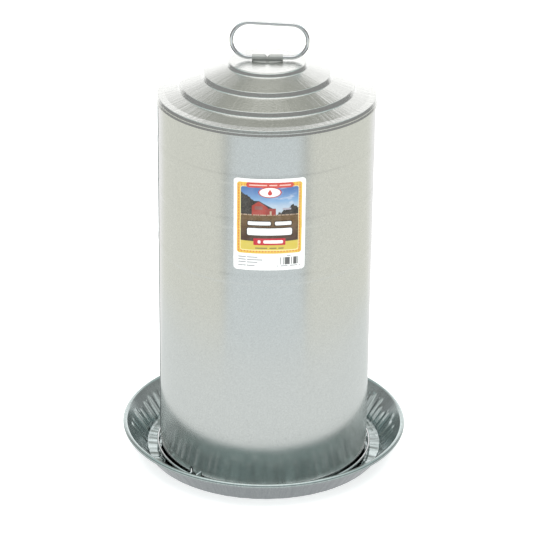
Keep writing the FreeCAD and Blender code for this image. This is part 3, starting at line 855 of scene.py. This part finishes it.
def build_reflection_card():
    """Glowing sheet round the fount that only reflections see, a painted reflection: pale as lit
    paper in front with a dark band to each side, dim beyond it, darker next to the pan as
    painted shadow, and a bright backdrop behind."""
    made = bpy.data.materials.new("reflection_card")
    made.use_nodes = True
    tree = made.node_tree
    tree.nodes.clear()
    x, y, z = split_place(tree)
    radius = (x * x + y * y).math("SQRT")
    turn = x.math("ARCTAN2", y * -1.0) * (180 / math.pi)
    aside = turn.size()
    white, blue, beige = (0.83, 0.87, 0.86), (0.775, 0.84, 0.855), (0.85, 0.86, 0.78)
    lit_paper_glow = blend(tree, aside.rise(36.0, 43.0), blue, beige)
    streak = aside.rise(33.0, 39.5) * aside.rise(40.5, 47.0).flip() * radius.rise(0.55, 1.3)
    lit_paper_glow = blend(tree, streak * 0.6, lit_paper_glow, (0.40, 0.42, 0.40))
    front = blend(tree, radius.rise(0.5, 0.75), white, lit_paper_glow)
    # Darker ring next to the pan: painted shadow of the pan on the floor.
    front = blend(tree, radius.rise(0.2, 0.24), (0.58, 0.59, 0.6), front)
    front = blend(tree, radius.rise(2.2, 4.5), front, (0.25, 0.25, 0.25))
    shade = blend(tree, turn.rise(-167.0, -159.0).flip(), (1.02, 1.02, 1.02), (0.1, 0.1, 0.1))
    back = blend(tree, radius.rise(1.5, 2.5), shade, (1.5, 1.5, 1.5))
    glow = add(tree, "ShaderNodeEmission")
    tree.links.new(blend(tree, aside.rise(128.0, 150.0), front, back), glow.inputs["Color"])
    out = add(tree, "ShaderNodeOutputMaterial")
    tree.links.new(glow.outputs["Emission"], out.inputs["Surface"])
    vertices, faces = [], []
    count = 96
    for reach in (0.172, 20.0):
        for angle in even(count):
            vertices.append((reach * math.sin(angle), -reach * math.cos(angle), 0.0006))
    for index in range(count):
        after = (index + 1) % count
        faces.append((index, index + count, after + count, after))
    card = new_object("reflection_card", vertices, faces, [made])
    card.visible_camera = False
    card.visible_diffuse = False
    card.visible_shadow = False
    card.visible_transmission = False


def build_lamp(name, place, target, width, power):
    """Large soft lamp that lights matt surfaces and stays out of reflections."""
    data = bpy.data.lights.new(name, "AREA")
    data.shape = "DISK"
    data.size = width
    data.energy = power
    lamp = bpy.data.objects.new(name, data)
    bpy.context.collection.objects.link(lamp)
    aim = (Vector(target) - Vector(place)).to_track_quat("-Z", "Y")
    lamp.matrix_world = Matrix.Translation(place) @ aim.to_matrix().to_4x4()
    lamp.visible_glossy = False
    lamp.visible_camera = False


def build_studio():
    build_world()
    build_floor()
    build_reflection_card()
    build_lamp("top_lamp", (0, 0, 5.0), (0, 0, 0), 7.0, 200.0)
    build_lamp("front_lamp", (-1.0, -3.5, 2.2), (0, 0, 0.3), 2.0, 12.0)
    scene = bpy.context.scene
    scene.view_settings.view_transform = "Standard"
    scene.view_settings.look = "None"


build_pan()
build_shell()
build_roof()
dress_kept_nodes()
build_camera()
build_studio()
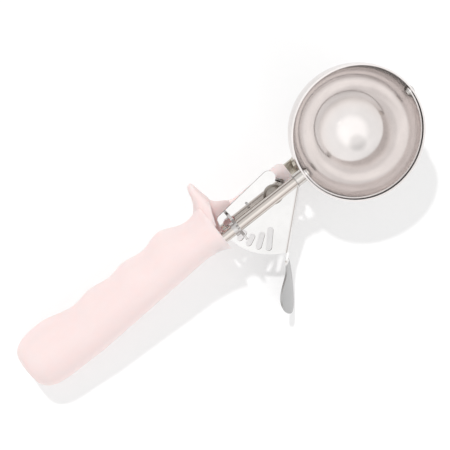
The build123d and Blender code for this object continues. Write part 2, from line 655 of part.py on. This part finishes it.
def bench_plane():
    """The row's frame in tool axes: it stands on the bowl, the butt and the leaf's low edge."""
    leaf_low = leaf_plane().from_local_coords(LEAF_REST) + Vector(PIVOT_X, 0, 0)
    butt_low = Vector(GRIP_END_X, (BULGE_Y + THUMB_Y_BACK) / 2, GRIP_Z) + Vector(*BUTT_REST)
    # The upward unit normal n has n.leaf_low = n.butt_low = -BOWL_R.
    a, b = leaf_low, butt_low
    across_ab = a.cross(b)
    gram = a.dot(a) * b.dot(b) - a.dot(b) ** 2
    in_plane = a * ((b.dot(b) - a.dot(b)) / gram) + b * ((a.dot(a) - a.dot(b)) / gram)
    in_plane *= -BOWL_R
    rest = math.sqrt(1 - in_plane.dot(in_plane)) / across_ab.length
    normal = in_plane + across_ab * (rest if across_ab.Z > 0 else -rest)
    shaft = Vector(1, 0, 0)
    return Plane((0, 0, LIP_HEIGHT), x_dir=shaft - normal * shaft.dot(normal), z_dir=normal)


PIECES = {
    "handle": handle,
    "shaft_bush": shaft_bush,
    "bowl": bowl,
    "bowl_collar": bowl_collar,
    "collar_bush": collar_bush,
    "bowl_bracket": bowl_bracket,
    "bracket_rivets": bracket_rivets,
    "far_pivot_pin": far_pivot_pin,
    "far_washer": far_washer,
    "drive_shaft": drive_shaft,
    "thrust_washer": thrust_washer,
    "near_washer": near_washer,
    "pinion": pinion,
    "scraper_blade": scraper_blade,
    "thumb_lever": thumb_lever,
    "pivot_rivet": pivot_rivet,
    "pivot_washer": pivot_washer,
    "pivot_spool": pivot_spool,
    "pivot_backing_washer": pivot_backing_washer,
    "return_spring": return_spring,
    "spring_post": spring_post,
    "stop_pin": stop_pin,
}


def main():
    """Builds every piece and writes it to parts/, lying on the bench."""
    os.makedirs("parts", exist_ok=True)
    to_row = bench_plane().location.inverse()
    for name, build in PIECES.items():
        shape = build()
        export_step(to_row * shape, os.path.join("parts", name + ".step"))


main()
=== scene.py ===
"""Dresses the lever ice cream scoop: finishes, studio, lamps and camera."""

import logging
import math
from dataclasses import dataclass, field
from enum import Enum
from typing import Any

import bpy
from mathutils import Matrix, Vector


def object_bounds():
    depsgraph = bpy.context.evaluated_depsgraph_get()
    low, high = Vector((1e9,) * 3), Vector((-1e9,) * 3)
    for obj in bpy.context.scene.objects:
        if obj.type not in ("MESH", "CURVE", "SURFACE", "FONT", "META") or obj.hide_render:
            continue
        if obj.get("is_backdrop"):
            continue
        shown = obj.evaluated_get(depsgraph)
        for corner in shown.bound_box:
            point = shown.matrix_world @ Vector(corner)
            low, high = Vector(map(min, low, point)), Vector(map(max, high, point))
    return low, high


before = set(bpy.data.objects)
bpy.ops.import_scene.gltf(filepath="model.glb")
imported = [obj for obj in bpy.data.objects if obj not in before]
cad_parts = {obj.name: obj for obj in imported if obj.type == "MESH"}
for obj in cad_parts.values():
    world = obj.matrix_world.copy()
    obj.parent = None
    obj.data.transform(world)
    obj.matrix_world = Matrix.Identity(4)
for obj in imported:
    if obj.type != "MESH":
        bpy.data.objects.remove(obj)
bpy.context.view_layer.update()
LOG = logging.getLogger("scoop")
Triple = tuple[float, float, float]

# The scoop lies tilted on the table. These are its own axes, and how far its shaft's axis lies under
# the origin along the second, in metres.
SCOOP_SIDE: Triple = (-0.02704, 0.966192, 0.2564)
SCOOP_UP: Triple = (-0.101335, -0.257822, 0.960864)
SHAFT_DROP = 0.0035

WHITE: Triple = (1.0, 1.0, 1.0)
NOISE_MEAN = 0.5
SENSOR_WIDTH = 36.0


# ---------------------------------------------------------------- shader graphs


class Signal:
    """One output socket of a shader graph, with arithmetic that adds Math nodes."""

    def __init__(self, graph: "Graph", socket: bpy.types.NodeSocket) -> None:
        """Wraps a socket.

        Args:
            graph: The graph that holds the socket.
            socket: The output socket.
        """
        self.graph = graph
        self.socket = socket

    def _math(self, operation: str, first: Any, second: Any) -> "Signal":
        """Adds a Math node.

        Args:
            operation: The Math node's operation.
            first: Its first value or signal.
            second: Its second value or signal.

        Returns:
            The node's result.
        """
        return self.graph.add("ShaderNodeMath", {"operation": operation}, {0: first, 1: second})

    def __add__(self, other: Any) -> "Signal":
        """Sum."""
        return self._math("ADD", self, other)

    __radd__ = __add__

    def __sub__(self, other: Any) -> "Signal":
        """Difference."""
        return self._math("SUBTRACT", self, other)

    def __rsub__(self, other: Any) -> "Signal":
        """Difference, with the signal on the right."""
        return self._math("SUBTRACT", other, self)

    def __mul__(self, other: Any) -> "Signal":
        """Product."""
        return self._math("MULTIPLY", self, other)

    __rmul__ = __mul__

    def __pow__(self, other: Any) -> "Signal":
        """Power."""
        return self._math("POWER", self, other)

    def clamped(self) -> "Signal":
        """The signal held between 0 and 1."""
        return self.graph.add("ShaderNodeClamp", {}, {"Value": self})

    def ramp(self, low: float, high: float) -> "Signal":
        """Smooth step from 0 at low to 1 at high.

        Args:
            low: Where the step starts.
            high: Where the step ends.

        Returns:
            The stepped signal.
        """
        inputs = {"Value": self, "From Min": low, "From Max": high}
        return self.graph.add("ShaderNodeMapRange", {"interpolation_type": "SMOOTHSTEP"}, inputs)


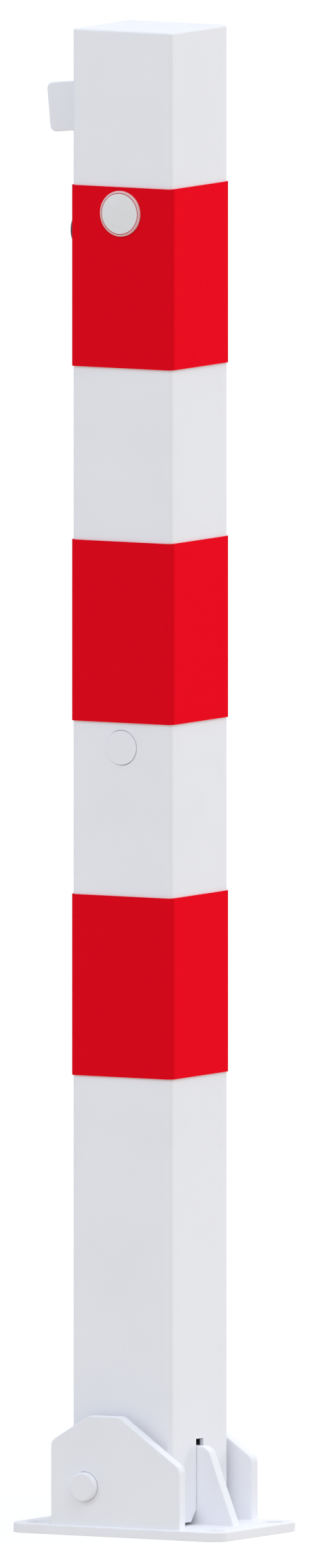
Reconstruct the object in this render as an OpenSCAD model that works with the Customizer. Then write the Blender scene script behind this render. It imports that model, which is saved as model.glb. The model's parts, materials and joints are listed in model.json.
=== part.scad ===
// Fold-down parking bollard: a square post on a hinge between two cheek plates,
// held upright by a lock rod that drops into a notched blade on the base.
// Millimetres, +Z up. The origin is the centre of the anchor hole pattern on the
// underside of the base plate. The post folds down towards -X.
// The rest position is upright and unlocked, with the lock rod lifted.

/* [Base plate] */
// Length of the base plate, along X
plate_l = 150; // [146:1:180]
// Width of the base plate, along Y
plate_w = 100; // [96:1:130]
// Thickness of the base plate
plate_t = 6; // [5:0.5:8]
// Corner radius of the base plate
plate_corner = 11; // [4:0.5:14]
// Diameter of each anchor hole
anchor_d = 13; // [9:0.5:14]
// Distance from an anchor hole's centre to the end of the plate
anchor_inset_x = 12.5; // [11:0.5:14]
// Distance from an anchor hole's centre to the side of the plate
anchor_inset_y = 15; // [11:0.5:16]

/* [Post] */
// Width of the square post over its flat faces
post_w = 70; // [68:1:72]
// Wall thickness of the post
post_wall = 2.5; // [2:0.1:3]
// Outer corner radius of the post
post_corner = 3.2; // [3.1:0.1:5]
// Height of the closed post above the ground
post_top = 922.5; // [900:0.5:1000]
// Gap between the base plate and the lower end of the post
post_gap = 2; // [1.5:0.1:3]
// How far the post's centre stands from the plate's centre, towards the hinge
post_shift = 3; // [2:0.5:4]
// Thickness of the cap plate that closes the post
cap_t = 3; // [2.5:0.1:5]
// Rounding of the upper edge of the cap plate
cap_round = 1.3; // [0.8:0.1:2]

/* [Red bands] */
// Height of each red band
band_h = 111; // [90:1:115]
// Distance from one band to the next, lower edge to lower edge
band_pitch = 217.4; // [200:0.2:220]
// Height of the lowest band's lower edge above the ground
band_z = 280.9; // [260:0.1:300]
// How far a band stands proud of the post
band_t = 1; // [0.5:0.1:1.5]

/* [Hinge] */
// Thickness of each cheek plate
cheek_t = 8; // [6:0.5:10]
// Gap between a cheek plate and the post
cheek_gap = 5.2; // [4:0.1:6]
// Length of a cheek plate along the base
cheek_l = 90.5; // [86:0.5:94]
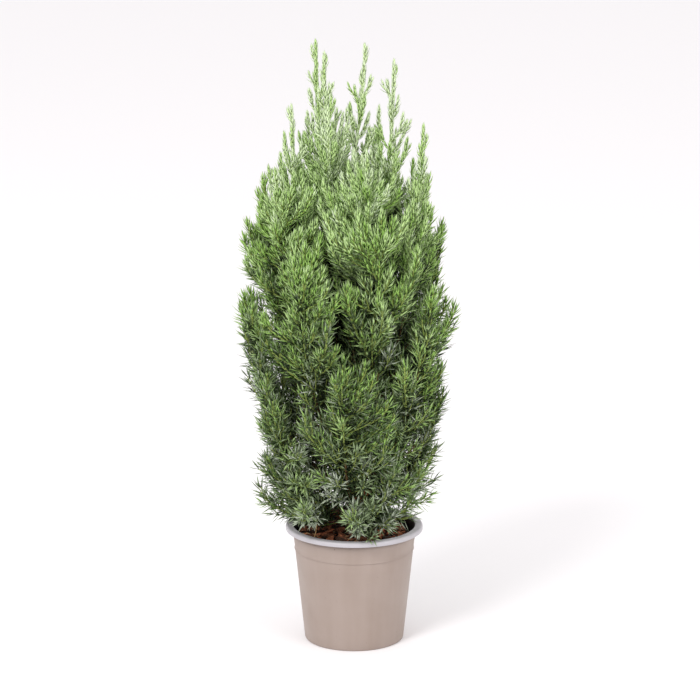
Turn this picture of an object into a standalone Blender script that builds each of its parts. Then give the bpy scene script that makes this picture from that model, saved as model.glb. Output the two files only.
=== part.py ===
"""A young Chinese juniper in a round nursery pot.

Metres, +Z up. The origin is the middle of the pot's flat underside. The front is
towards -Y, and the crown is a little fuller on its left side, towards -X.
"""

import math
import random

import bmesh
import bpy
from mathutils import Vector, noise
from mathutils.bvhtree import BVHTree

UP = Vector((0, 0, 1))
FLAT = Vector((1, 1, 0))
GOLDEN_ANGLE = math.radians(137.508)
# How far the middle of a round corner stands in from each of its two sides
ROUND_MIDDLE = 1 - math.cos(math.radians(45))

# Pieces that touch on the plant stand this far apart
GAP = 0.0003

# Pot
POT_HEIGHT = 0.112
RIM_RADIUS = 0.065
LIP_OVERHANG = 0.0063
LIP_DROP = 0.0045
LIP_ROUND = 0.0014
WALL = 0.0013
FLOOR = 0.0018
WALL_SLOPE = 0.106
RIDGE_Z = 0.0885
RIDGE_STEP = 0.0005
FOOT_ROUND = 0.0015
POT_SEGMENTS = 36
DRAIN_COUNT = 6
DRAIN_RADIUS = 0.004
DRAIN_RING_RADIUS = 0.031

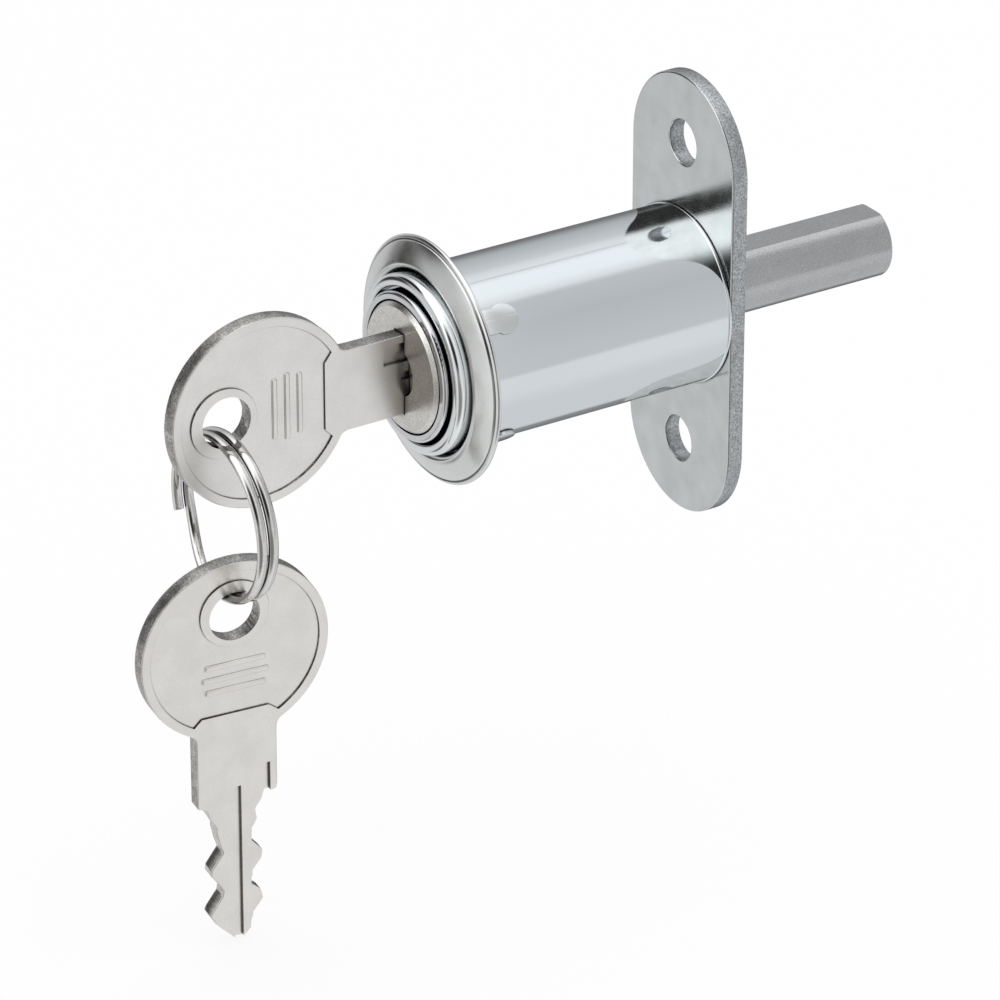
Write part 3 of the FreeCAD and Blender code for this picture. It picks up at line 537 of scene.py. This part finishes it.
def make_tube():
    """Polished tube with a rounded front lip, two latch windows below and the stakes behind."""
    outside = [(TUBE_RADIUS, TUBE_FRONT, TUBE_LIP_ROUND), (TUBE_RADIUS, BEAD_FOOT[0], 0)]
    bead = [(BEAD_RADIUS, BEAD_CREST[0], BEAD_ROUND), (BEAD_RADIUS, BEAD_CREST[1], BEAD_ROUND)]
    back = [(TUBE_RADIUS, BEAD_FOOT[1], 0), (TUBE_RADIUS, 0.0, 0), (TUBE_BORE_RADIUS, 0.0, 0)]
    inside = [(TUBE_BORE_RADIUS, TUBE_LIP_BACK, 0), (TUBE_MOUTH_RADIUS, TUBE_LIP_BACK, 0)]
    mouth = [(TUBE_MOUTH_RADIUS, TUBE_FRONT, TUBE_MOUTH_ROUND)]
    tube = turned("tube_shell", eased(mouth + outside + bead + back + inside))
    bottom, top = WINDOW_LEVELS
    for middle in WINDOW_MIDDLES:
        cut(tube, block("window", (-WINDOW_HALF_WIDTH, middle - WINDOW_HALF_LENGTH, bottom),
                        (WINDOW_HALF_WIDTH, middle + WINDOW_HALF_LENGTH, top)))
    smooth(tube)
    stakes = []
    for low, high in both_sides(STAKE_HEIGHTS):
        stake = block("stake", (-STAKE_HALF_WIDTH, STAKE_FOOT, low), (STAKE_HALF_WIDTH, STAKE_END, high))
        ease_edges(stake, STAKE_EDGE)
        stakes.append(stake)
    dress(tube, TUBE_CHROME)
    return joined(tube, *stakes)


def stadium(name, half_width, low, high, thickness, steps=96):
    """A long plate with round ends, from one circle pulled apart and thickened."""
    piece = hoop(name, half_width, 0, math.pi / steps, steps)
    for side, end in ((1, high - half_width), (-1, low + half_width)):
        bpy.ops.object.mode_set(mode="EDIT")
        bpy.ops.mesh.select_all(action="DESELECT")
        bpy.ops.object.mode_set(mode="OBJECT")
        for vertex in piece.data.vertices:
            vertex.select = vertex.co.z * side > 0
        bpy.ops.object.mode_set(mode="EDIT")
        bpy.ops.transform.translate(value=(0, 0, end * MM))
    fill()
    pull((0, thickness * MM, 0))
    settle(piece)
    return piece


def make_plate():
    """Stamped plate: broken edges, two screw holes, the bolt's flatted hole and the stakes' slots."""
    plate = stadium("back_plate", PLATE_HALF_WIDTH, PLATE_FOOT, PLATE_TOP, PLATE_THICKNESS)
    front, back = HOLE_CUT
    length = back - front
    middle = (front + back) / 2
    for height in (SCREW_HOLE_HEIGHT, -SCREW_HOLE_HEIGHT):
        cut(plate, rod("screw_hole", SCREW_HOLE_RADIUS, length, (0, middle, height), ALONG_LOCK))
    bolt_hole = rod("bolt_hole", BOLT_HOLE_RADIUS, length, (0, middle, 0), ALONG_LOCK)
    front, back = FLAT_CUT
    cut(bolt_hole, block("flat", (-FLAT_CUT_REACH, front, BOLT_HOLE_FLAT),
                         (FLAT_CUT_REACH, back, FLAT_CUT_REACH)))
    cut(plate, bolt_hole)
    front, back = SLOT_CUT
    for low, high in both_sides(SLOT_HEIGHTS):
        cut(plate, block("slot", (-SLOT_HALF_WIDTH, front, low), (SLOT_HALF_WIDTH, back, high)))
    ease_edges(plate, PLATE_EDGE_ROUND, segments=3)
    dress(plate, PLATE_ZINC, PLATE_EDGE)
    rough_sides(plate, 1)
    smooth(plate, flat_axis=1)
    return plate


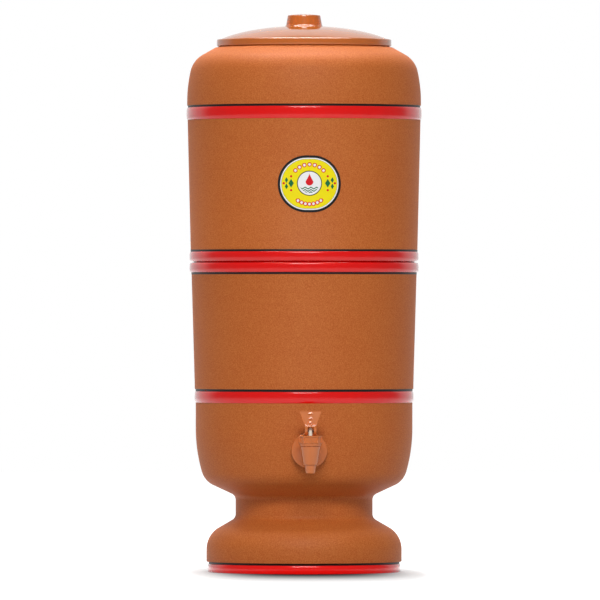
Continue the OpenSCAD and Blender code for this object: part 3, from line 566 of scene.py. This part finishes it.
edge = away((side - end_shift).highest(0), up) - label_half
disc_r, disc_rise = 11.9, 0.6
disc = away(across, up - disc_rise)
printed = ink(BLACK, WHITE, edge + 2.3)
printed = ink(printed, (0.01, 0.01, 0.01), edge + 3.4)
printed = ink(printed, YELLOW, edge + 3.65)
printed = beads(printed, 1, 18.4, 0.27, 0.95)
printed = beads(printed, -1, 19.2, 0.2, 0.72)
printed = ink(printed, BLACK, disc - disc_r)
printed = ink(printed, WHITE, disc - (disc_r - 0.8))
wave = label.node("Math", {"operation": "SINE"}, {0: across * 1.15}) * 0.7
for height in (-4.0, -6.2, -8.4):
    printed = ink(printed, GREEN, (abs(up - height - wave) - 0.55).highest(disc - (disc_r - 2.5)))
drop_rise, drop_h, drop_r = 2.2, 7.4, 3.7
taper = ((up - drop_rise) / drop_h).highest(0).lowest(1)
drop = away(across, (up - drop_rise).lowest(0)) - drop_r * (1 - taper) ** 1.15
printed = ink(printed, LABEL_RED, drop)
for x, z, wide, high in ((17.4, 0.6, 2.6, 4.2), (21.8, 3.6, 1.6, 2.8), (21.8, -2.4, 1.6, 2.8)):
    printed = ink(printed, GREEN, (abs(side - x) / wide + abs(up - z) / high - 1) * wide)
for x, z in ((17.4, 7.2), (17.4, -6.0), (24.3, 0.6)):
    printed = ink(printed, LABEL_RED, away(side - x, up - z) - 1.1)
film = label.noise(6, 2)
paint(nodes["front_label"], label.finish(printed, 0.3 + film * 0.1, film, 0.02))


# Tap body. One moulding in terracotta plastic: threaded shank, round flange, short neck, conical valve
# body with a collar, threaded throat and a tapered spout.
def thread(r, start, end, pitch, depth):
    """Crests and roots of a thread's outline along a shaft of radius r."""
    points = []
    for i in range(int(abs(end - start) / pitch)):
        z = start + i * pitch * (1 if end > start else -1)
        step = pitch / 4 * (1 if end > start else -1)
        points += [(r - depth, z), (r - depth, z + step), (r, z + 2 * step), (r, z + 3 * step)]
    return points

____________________

_Task statement_:
Exactly those lines that run from the line with "to_row = bench_plane().location.inverse()" through the line with "imported = [obj" are to be reproduced; both end lines belong to the range.

_Worked solution_:
    to_row = bench_plane().location.inverse()
    for name, build in PIECES.items():
        shape = build()
        export_step(to_row * shape, os.path.join("parts", name + ".step"))


main()
=== scene.py ===
"""Dresses the lever ice cream scoop: finishes, studio, lamps and camera."""

import logging
import math
from dataclasses import dataclass, field
from enum import Enum
from typing import Any

import bpy
from mathutils import Matrix, Vector


def object_bounds():
    depsgraph = bpy.context.evaluated_depsgraph_get()
    low, high = Vector((1e9,) * 3), Vector((-1e9,) * 3)
    for obj in bpy.context.scene.objects:
        if obj.type not in ("MESH", "CURVE", "SURFACE", "FONT", "META") or obj.hide_render:
            continue
        if obj.get("is_backdrop"):
            continue
        shown = obj.evaluated_get(depsgraph)
        for corner in shown.bound_box:
            point = shown.matrix_world @ Vector(corner)
            low, high = Vector(map(min, low, point)), Vector(map(max, high, point))
    return low, high


before = set(bpy.data.objects)
bpy.ops.import_scene.gltf(filepath="model.glb")
imported = [obj for obj in bpy.data.objects if obj not in before]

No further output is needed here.